Information shown:
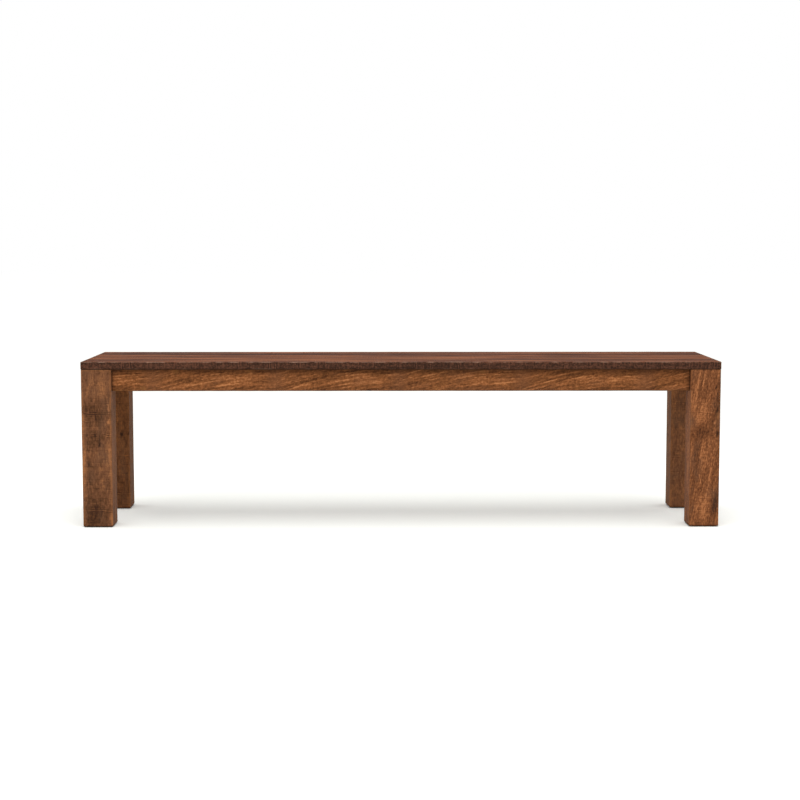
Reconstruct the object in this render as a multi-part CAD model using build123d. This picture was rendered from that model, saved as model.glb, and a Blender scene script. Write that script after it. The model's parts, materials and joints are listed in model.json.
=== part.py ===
"""Dining bench with four block legs, a recessed apron frame and a seat of edge-joined boards.

The frame is put together with haunched and mitred mortise-and-tenon joints. Flat cross
rails are dovetailed into the long aprons from above, corner blocks brace the legs, and
wooden buttons hold the seat down while they let it shrink and swell.

Lengths are millimetres. X runs along the bench, Y from its front to its back, Z up from
the floor. The origin is on the floor, under the middle of the seat.
"""

import os
from itertools import product
from math import sqrt

from build123d import *

# Overall sizes
bench_length = 1780.0
bench_depth = 410.0
bench_height = 464.0

# Seat boards, front to back
seat_board_names = (
    "seat_board_front",
    "seat_board_front_inner",
    "seat_board_back_inner",
    "seat_board_back",
)
seat_thickness = 21.0
seat_overhang = 0.5
seat_arris_chamfer = 1.2
board_groove_depth = 0.5

# Loose tongues glued into the edges of the boards, stopped short of their ends
tongue_names = ("seat_tongue_front", "seat_tongue_middle", "seat_tongue_back")
tongue_width = 18.0
tongue_thickness = 6.0
tongue_edge_room = 0.5
tongue_stop = 40.0

# Legs
leg_width = 83.0
leg_depth = 83.0
leg_arris_radius = 2.5
leg_top_chamfer = 0.8
leg_foot_chamfer = 1.5
leg_corner_cut = 12.0
leg_corner_cut_room = 8.0

# Aprons
apron_height = 62.0
apron_thickness = 22.0
apron_recess = 20.0
apron_arris_chamfer = 1.2

# Haunched tenons on the aprons, mitred where two meet in a leg
tenon_thickness = 8.0
tenon_bottom_shoulder = 5.0
tenon_mitre_gap = 1.0
haunch_height = 14.0
haunch_length = 10.0
mortise_end_room = 1.0
glue_clearance = 0.1

# Cross rails and buttons are of one thickness, so the same screw holds the seat to both
fixing_thickness = 22.0

# Cross rails, laid flat under the seat, with a dovetail at each end
cross_rail_names = ("cross_rail_left", "cross_rail_right")
cross_rail_place_shares = (-0.17, 0.17)
cross_rail_width = 60.0
cross_rail_chamfer = 1.5
tail_length = 13.0
tail_thickness = 12.0
tail_side_shoulder = 9.0
tail_flare = 3.0

# Wooden buttons, each hooked into a slot in a long apron
button_width = 30.0
button_reach = 24.0
button_top_gap = 0.3
button_side_gap = 2.0
button_chamfer = 1.5
button_block_distance = 40.0
button_tongue_thickness = 6.0
button_slot_depth = 8.0
button_slot_drop = 10.0
button_slot_room = 1.0

# Corner blocks behind the legs, with a lip at each end that is let into an apron
block_thickness = 24.0
block_height = 40.0
block_drop = 5.0
block_chamfer = 1.5
block_lip_thickness = 8.0
block_lip_depth = 6.0
block_lip_room = 0.5

# Slotted screws that hold the seat to the cross rails and the buttons
screw_diameter = 4.0
screw_head_diameter = 8.5
screw_head_height = 2.4
screw_slot_width = 1.0
screw_slot_depth = 1.2
seat_screw_cover = 7.0
thread_clearance = 0.05
shank_clearance = 0.2
hole_end_room = 1.0

# Coach screw with a flanged head, from each corner block into its leg
coach_screw_diameter = 6.0
coach_screw_mortise_wall = 6.0
coach_head_sides = 6
coach_head_across_flats = 10.0
coach_head_height = 4.0
coach_flange_diameter = 17.0
coach_flange_thickness = 1.5

# Glides under the feet
glide_diameter = 28.0
glide_thickness = 2.0

# One overrun for every cut that leaves a face
cut_overrun = 5.0

# Levels
seat_underside = bench_height - seat_thickness
apron_bottom = seat_underside - apron_height
tenon_bottom = apron_bottom + tenon_bottom_shoulder
tenon_top = seat_underside - haunch_height
fixing_underside = seat_underside - fixing_thickness
button_slot_top = seat_underside - button_slot_drop
block_top = seat_underside - block_drop
block_bottom = block_top - block_height
block_middle = (block_bottom + block_top) / 2
tongue_level = seat_underside + seat_thickness / 2

# Plan lines of the back right corner, which the other corners mirror
leg_outer_x = bench_length / 2 - seat_overhang
leg_outer_y = bench_depth / 2 - seat_overhang
leg_inner_x = leg_outer_x - leg_width
leg_inner_y = leg_outer_y - leg_depth
leg_middle_x = (leg_inner_x + leg_outer_x) / 2
leg_middle_y = (leg_inner_y + leg_outer_y) / 2
apron_outer_x = leg_outer_x - apron_recess
apron_outer_y = leg_outer_y - apron_recess
apron_inner_x = apron_outer_x - apron_thickness
apron_inner_y = apron_outer_y - apron_thickness
apron_middle_x = (apron_inner_x + apron_outer_x) / 2
apron_middle_y = (apron_inner_y + apron_outer_y) / 2

# A corner block lies square across its corner, so x + y is the same all along a long face
block_outer_sum = leg_inner_x + leg_inner_y + leg_corner_cut
block_inner_sum = block_outer_sum - block_thickness * sqrt(2)
block_middle_sum = (block_outer_sum + block_inner_sum) / 2

# Coach screw: square to the clipped corner of the leg, with its head on the corner block
corner_axis = (1, 1, 0)
clip_x = leg_inner_x + leg_corner_cut / 2
clip_y = leg_inner_y + leg_corner_cut / 2
wood_to_mortise = min(apron_middle_x - clip_x, apron_middle_y - clip_y) - tenon_thickness / 2
coach_screw_bite = (wood_to_mortise - coach_screw_mortise_wall) * sqrt(2)
coach_screw_length = block_thickness + coach_screw_bite
coach_head_offset = block_thickness / sqrt(2)
coach_head_seat = (clip_x - coach_head_offset, clip_y - coach_head_offset, block_middle)

# Places along and across the bench
board_width = bench_depth / len(seat_board_names)
board_starts = [place * board_width - bench_depth / 2 for place in range(len(seat_board_names))]
rail_xs = [share * bench_length for share in cross_rail_place_shares]
outer_button_x = block_inner_sum - apron_inner_y - button_block_distance
button_xs = (-outer_button_x, 0, outer_button_x)
button_screw_inset = button_side_gap + button_reach / 2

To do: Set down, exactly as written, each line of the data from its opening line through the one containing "of edge-joined boards.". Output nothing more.

Output of the task:
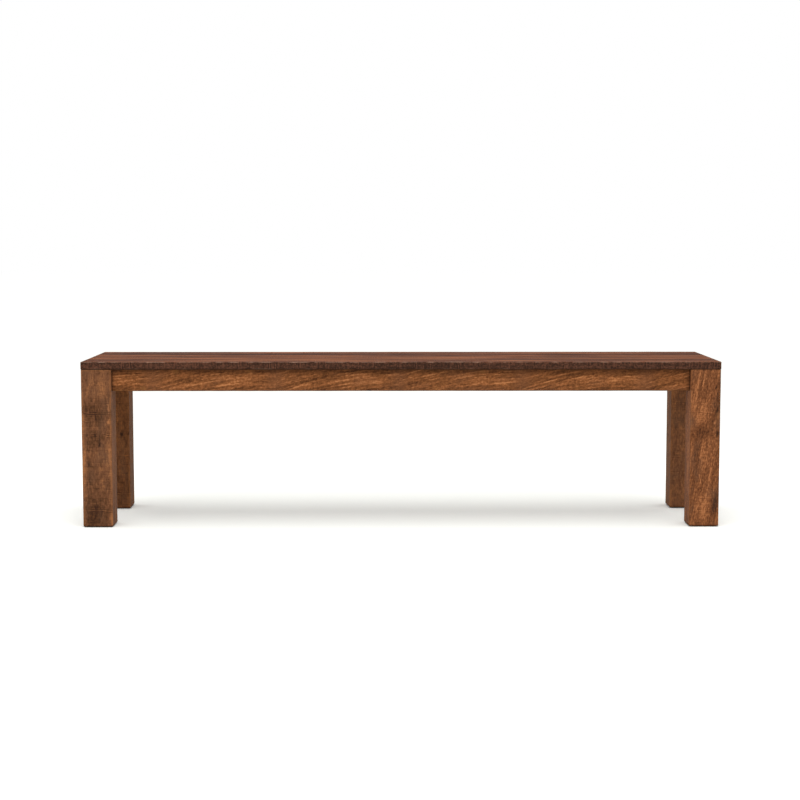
Reconstruct the object in this render as a multi-part CAD model using build123d. This picture was rendered from that model, saved as model.glb, and a Blender scene script. Write that script after it. The model's parts, materials and joints are listed in model.json.
=== part.py ===
"""Dining bench with four block legs, a recessed apron frame and a seat of edge-joined boards.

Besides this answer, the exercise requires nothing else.